Barton Community College will host an opening reception for its new exhibit “Fire,” by Cheyenne artist Bently Spang, from 6-8 p.m. Friday, Oct. 9 in the Shafer Art Gallery. The exhibit will run through Nov. 6.
For this exhibit, Spang tells the story of the 2012 Ash Creek Fire that blackened 250,000 acres and destroyed his family’s ranch located on their ancestral homeland on the Northern Cheyenne Reservation in Montana. The story is uniquely told from the perspective of the trees. Spang makes the voices of the trees concrete through video documentation, performance art and a series of expressive drawings made by rubbing drawing paper across the ravaged boughs of the trees themselves.
“For these drawings, I used the burned trees for my charcoal,” Spang said of the installation. “I scratched their branches on the paper facing away from me. Since I could not see exactly what the result was going to be, there was a chaotic thing embedded in them because of what the trees went through.”
Spang said he experienced a cathartic moment and “a chance to grieve with the tress.” The results are the haunting abstract images of the exhibit.
Spang is a well-known contemporary native artist and educator who has exhibited widely in the U.S., Mexico, Canada, South America and Europe. Most recently, he was chosen to be one of a handful of living artists to represent all contemporary native artists in the definitive exhibit, “The Plains Indians: Artists of Earth and Sky” curated by the Nelson Atkins Museum of Art in Kansas City. The exhibit traveled worldwide and is now located at the Metropolitan Museum of Art in New York City.
Spang said the drawings reveal something of the character of each tree species and the drawings embody the qualities that attracted him to art making as a young adult.
“I was always drawn to art because it showcases a release, a healing and a moment of clarity that is brief but pure,” he said.
Shafer Gallery Director Dave Barnes said the exhibit could stand alone with just the drawings, but said Spang also produced a video to accompany his work.
“The video gives people a sense of place, a sense of time and it gives people a complete experience of the piece and what happened there,” Spang said.

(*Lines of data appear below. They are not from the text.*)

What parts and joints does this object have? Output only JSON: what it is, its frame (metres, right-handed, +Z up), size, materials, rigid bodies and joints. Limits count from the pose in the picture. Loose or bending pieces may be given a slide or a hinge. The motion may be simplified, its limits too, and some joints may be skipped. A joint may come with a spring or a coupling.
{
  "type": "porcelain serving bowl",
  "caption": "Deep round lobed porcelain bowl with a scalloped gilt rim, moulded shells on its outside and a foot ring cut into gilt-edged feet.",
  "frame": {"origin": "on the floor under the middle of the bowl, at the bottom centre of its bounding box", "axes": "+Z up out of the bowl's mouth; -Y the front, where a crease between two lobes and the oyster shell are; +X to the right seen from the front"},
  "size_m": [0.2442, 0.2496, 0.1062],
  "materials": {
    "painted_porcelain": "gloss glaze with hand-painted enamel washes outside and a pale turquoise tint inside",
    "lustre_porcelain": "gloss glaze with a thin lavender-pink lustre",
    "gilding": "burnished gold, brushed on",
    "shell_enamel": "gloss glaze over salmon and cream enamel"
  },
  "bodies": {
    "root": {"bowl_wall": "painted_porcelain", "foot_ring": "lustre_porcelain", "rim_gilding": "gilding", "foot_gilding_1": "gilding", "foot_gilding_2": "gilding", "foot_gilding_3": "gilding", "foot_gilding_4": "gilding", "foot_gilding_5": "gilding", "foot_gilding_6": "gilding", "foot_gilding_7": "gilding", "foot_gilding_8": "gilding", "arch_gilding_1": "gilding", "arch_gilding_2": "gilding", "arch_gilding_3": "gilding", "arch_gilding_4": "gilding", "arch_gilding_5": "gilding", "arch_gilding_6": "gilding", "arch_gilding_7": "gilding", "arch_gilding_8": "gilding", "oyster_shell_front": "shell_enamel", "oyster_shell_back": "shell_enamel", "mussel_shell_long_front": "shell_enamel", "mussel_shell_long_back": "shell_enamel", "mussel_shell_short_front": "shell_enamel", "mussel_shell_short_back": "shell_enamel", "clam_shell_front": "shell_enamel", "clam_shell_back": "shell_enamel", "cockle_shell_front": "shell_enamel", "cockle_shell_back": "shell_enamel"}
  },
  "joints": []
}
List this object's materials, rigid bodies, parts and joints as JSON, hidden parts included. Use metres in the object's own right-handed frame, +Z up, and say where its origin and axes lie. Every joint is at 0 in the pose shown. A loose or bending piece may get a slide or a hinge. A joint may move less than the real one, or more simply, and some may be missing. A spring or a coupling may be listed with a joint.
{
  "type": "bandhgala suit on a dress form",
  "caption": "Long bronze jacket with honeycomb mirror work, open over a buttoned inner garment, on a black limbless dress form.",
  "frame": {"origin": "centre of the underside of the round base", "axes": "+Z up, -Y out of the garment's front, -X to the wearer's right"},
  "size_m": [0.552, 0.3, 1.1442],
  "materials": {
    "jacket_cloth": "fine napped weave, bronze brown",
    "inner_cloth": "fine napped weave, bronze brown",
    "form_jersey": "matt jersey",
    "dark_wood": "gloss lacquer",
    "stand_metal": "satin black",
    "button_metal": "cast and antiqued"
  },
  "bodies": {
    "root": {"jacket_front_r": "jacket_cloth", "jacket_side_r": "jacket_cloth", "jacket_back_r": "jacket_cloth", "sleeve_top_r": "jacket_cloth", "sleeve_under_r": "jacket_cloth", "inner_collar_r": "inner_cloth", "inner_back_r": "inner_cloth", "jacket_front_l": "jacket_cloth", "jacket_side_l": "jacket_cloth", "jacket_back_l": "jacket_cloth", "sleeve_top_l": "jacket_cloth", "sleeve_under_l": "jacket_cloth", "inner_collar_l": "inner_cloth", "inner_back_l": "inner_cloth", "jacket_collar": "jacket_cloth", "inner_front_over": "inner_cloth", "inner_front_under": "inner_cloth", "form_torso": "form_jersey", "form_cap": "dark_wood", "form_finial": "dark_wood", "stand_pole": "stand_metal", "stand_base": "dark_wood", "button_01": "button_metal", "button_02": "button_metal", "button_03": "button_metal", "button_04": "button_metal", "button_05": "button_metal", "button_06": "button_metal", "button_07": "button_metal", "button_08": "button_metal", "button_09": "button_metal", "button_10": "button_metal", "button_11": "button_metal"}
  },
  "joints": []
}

“Bently is a visionary artist,” Barnes said. “His work has always initiated a conversation between the land, the animals and the people that live upon it. He tries to be true to the voice of his native heritage and the natural world. With the issues of climate change and a changing environment looming before us, he believes that this voice is more important than ever.”
The Shafer Gallery is open from 10 a.m. to 5 p.m. Monday through Saturday. Admission is always free.